Minneapolis Star Tribune
Butler’s prose is very much a reflection of his characters, particularly Lyle—simple but not austere, forthright yet reverent. And he pragmatically poses questions of faith through his characters.… The story's pace begins slowly but steadily builds to a climactic ending. Readers may love or hate where and how Butler chooses to end the story, but there is no doubt their reaction will be informed by their own faith.
USA Today
★ [B]reathtaking yet devastating…. Butler weaves questions surrounding faith, regret, and whether it’s possible to love unconditionally.… Secondary plots, including Lyle’s friend Hoot’s slow decline from cancer, Shiloh’s adoption story, and Peg and Lyle’s early courtship, are brief but equally resonant. This is storytelling at its finest.
Publishers Weekly
★ A beautifully realized meditation on the nature of parenting and living in a perplexing (and often cruel) world. Enthusiastically recommended for parents and fans of literary fiction.
Library Journal
Exploring the complexities of faith and family, Butler… also tackles the power and pitfalls of devout Christianity.… Butler’s sense of place, which lets seasonal shifts and harvest cycles, propel the novel forward. Little Faith is quietly and deeply moving.
Booklist
The novel is like a favorite flannel shirt, relaxed and comfortable, well-crafted even as it deals with issues of life and death, faith and doubt.… Though the plot builds toward a dramatic climax, it ends with more of a quiet epiphany.
Kirkus Reviews
Discussion Questions
We'll add publisher questions if and when they're available; in the meantime, use our LitLovers talking points to help start a discussion for LITTLE FAITH … then take off on your own:
1. You might start id a discussion of Little Faith by talking about the Hovde family relationships. How do the family dynamics among the four set them up to react the way each does when the crisis unfolds?
2. Years ago Lyle and Peg lost their baby son; as a result Lyle has struggled with his faith. Is Lyle's doubt understandable, or is there a way forward—to reconcile tragedy with belief? (This is a branch of philosophy called theodicy, which is often expressed more colloquially as "why do bad things happen to good people?")
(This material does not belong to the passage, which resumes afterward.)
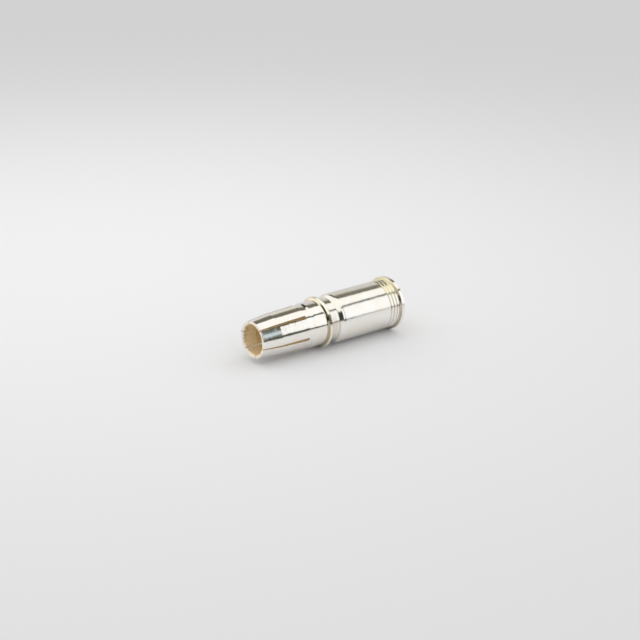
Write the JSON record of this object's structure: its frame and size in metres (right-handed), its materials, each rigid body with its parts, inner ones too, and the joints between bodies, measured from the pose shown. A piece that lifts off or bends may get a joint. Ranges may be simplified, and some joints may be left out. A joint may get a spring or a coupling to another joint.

3. Other than religious, what other kinds of faith exist in this book? What about faith in the bonds of family and community, or faith in what seems to be right? Does/should religious faith take precedence over other faiths?
4. What are your thoughts about Steven, especially his influence over Shiloh? How do you see Shiloh as a parent?
5. Where do your sympathies lie in this novel? Whom do you find fault with most?
6. The end of the novel offers no easy answers or resolutions. Do you find the ending satisfying, or would you have preferred a more definitive conclusion? Perhaps the author intended to leave it up to the reader to supply the novel's ending. If so, how would you write it?
(Questions by LitLovers. Please feel free to use them, online and off, with attribution. Thanks.)